-------- Supplied information --------
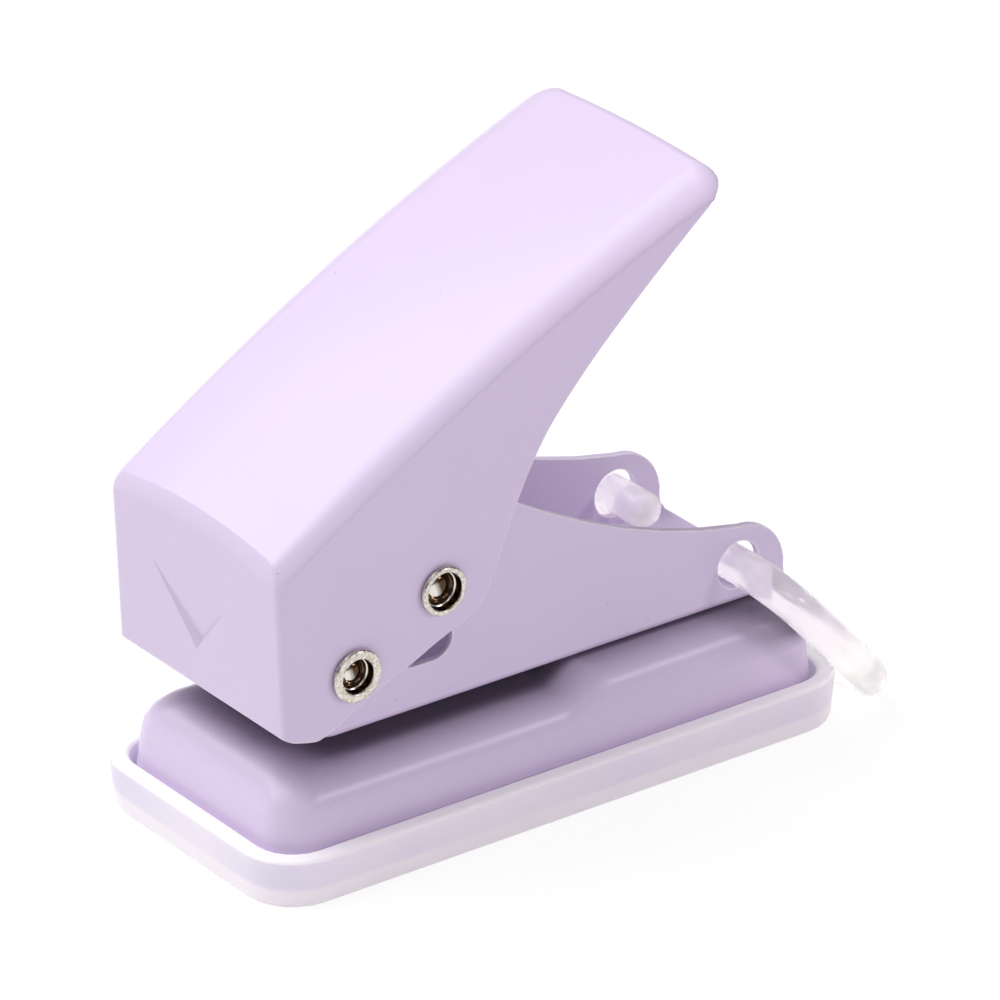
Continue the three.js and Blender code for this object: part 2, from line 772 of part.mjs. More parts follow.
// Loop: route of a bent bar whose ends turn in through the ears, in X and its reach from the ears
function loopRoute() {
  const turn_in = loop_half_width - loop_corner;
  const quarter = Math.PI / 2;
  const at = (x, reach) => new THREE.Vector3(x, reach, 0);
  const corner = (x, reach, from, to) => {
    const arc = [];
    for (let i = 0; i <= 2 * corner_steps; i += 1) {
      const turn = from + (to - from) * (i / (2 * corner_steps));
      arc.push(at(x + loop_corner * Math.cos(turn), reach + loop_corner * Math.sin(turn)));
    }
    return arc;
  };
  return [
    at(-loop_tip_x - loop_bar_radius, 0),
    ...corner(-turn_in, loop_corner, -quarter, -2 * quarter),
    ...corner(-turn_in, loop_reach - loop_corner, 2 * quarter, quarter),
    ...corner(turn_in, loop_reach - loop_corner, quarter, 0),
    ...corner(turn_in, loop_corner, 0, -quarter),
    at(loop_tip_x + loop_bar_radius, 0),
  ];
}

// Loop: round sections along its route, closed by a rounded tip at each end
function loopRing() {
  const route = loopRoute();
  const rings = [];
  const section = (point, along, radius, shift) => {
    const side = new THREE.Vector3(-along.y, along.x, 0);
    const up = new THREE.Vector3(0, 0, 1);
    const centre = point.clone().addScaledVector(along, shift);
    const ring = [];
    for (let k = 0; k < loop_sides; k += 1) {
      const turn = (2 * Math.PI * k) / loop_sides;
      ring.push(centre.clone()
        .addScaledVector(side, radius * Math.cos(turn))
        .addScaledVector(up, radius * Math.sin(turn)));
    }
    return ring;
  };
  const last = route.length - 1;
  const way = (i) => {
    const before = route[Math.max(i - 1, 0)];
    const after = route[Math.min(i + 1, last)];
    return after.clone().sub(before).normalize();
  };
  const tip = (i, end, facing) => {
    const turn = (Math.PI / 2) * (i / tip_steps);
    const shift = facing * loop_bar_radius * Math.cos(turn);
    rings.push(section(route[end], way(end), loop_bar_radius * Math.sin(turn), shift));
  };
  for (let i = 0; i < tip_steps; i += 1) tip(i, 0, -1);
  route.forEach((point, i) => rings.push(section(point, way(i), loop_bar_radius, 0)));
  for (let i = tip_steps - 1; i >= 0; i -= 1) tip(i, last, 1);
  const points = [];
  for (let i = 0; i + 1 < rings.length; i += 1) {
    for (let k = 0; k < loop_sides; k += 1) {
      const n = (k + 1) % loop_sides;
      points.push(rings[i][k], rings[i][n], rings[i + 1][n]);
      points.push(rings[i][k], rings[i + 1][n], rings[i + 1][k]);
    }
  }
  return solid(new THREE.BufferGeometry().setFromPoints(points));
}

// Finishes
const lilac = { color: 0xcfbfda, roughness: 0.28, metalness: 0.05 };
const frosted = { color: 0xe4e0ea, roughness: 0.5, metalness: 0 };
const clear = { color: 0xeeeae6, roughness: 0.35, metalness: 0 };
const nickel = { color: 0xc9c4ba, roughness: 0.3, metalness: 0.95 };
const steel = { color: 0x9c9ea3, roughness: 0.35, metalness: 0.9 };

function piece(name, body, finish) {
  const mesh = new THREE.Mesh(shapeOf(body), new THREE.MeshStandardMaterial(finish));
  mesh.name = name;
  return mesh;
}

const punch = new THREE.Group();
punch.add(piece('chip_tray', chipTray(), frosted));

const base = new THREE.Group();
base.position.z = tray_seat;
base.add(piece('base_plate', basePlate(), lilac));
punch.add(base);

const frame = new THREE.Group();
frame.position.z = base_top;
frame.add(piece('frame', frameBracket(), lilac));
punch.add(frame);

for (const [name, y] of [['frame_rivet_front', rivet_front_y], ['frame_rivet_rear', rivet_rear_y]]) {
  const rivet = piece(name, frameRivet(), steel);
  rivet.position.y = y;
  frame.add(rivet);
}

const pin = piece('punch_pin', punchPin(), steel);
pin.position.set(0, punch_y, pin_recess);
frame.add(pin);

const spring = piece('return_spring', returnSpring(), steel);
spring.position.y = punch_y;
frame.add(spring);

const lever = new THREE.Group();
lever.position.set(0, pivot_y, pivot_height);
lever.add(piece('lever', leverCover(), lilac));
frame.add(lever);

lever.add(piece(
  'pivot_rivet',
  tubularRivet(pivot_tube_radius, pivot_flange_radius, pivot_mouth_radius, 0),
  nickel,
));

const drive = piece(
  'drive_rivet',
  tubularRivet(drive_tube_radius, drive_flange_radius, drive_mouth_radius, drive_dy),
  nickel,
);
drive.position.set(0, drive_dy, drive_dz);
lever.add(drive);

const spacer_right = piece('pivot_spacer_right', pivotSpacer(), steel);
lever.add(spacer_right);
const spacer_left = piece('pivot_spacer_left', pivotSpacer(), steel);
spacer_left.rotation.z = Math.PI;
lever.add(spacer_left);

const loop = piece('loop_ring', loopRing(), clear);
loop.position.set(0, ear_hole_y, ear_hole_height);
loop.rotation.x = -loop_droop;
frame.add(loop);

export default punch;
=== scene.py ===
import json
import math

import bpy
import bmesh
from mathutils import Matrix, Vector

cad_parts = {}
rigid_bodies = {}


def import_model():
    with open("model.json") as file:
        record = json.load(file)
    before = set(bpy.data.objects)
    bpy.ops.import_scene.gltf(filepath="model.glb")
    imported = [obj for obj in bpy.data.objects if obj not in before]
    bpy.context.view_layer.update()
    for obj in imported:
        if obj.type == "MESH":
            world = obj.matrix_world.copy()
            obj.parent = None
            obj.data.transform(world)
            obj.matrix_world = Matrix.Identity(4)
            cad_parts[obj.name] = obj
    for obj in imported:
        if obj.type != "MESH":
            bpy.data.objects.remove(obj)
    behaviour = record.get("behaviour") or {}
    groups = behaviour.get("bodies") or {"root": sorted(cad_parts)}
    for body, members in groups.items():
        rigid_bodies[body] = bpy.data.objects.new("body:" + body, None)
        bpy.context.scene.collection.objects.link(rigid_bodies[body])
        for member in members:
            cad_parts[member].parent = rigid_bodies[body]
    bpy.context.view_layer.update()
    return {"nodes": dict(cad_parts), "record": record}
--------
The request - Count every line above that holds the string "record" and give the total, nothing more.

Exercise solution - 3